TO DO — Restate, exactly and only, the lines from the first through the line containing "neck_half = 9; // [8:0.25:10]".
--- start DATASET EXCERPTS ---
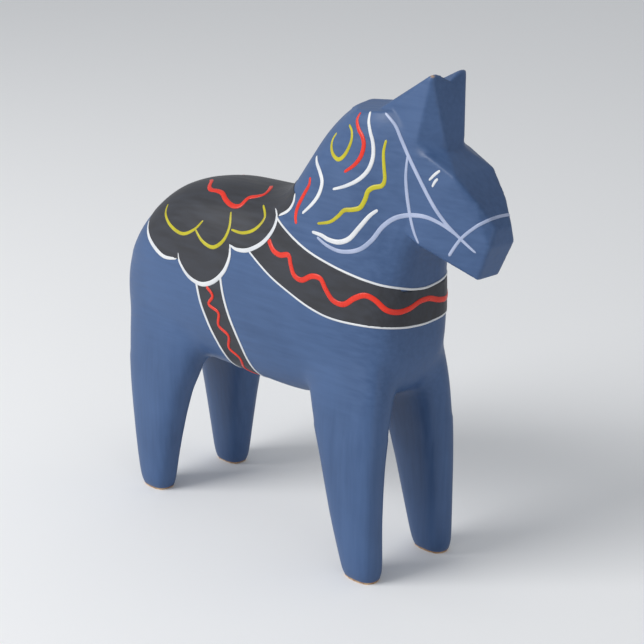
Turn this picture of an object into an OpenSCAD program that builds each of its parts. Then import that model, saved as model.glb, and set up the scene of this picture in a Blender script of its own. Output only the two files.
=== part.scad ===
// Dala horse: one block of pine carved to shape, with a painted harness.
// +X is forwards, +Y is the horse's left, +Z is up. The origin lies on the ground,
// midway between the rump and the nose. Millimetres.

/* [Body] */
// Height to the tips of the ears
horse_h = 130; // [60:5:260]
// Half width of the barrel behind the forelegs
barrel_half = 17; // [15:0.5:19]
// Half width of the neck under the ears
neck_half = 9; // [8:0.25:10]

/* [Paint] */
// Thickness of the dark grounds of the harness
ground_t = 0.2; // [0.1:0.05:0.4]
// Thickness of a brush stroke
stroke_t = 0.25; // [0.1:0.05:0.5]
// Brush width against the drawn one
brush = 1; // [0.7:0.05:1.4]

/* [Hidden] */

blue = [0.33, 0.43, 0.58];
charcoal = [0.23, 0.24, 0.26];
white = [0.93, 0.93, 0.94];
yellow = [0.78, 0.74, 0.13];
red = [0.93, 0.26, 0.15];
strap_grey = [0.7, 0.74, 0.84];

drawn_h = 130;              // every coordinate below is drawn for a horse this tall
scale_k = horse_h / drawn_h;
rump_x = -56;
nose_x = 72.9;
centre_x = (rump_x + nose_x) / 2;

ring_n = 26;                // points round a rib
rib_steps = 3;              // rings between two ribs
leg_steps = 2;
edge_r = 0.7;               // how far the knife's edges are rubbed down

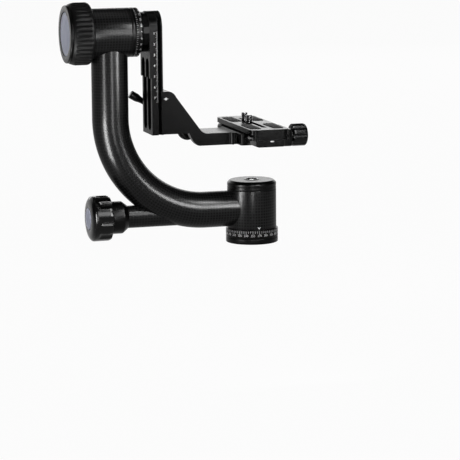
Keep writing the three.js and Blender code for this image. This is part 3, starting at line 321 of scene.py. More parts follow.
--- end DATASET EXCERPTS ---
ANSWER —
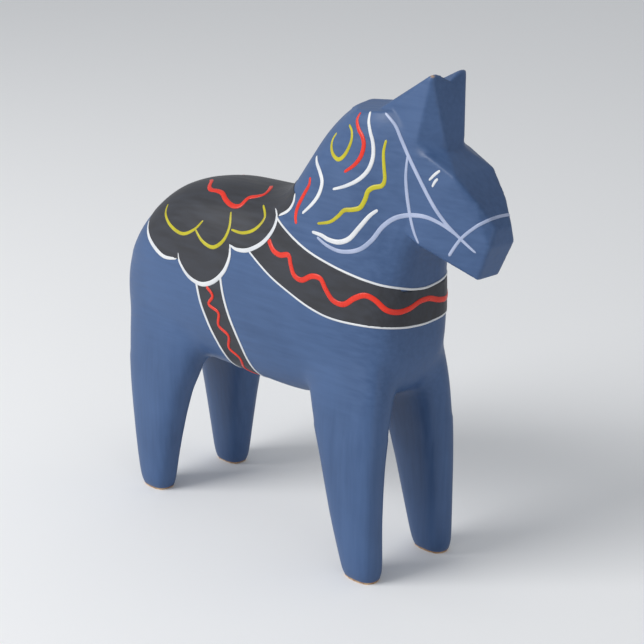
Turn this picture of an object into an OpenSCAD program that builds each of its parts. Then import that model, saved as model.glb, and set up the scene of this picture in a Blender script of its own. Output only the two files.
=== part.scad ===
// Dala horse: one block of pine carved to shape, with a painted harness.
// +X is forwards, +Y is the horse's left, +Z is up. The origin lies on the ground,
// midway between the rump and the nose. Millimetres.

/* [Body] */
// Height to the tips of the ears
horse_h = 130; // [60:5:260]
// Half width of the barrel behind the forelegs
barrel_half = 17; // [15:0.5:19]
// Half width of the neck under the ears
neck_half = 9; // [8:0.25:10]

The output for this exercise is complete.